Give the number of lines that hold the string "this". Nothing else is needed.
--- Start ---
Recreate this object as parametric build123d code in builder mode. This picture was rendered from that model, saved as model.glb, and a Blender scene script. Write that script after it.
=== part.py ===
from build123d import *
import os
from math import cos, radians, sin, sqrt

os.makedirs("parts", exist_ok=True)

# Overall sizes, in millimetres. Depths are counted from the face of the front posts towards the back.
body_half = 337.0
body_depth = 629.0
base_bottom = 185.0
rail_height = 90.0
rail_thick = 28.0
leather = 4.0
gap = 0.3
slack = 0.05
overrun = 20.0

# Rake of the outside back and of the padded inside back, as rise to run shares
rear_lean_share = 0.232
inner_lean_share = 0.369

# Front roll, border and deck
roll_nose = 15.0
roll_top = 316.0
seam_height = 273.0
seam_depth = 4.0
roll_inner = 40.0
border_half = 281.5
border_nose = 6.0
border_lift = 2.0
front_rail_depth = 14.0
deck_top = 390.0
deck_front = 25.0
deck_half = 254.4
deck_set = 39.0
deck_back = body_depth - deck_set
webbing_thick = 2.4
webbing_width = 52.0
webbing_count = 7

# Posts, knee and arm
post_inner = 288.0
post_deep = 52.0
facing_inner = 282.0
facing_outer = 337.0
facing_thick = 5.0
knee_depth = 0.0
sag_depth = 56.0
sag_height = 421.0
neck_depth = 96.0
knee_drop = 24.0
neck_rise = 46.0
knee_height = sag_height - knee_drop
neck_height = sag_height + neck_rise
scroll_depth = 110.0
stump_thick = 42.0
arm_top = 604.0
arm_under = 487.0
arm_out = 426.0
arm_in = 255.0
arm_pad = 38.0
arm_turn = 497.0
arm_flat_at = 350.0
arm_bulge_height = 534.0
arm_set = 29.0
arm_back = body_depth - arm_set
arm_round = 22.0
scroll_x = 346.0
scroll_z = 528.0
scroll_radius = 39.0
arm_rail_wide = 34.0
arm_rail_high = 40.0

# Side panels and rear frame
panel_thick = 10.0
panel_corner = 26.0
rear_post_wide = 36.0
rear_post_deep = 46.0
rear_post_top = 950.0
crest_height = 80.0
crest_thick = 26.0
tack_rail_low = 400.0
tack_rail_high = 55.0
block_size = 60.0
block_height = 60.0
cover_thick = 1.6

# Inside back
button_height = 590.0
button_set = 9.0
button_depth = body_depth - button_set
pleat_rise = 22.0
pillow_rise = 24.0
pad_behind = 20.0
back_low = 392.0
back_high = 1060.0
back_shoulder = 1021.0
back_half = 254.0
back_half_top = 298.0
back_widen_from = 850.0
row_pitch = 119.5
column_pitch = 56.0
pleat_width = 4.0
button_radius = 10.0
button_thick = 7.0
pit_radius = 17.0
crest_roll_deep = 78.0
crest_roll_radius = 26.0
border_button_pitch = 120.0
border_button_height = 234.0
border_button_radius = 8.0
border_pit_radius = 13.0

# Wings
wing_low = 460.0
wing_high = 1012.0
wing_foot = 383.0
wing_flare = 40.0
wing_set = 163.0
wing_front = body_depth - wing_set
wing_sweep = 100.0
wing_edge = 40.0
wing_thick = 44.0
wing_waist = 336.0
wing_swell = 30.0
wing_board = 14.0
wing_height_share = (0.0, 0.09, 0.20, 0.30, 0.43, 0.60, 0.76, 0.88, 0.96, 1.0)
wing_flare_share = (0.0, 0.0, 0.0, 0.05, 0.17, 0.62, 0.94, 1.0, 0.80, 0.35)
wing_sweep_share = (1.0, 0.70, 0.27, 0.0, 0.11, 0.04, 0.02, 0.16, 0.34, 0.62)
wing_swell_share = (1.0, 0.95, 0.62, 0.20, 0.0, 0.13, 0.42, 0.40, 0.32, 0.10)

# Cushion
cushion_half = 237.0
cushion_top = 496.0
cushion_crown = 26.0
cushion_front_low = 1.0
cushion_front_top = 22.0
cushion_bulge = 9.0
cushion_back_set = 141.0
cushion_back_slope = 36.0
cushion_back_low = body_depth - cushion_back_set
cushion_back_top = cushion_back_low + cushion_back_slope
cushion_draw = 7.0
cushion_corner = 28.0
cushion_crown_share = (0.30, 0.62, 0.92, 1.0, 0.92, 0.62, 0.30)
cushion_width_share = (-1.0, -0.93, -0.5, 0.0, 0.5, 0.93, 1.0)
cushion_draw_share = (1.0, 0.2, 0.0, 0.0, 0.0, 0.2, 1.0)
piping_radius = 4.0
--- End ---
--- Start ---
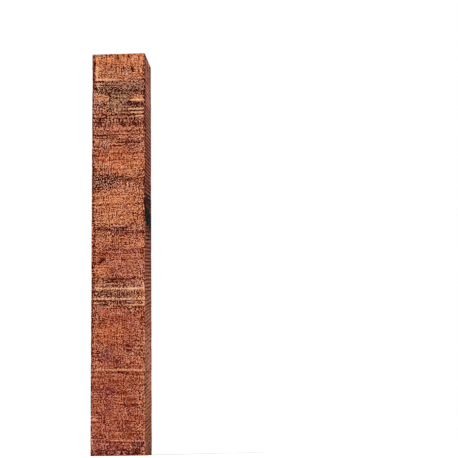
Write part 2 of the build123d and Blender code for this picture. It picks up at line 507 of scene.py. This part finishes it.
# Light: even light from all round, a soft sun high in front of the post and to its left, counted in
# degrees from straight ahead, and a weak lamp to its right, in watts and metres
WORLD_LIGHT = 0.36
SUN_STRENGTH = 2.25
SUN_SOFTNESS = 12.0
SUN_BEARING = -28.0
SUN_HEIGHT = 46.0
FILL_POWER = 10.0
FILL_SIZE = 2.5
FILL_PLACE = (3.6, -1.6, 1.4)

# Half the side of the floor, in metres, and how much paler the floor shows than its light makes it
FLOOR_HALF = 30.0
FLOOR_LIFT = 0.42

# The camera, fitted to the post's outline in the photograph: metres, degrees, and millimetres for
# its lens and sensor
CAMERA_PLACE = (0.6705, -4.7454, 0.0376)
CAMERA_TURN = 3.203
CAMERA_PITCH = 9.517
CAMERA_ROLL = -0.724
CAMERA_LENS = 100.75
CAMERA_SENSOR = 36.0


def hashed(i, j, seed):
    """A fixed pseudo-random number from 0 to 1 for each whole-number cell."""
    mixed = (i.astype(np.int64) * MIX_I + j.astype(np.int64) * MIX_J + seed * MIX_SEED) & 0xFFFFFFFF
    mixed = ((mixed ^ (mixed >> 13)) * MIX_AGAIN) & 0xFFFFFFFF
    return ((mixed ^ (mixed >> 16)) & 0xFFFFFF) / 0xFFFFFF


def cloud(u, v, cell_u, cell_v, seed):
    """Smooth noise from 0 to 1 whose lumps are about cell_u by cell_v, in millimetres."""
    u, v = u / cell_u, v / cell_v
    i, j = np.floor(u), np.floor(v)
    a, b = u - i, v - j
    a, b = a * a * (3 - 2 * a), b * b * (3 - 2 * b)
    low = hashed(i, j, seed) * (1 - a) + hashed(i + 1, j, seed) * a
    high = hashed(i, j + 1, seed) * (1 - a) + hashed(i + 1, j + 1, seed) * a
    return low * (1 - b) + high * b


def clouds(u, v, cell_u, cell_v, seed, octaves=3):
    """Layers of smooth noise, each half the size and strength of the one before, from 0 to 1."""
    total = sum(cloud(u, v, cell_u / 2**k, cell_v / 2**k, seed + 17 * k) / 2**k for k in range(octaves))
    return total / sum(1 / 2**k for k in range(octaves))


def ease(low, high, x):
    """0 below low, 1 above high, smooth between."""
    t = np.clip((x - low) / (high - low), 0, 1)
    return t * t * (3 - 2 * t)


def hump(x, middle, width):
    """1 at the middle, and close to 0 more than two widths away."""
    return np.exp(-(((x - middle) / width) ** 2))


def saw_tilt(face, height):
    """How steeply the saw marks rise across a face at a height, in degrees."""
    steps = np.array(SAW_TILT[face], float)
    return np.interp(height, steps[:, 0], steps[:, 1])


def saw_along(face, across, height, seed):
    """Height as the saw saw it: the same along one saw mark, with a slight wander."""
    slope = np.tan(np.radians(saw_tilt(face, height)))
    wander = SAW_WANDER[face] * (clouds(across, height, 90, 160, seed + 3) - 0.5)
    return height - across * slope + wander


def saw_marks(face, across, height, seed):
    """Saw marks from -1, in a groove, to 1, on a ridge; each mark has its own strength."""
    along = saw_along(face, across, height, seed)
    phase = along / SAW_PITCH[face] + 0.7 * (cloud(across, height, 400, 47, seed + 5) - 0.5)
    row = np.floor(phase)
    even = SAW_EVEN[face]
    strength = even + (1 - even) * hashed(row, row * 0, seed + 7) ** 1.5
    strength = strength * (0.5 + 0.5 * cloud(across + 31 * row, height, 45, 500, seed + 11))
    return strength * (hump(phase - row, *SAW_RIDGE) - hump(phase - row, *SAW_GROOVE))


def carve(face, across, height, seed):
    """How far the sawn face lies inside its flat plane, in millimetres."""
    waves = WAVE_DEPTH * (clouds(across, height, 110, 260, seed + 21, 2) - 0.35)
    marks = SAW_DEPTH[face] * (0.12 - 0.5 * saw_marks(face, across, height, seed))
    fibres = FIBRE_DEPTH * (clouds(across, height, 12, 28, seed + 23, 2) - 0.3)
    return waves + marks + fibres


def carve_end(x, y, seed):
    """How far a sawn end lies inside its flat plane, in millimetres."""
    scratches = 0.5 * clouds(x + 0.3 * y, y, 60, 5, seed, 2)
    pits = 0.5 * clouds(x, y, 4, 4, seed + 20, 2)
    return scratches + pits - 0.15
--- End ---
● Expected output
2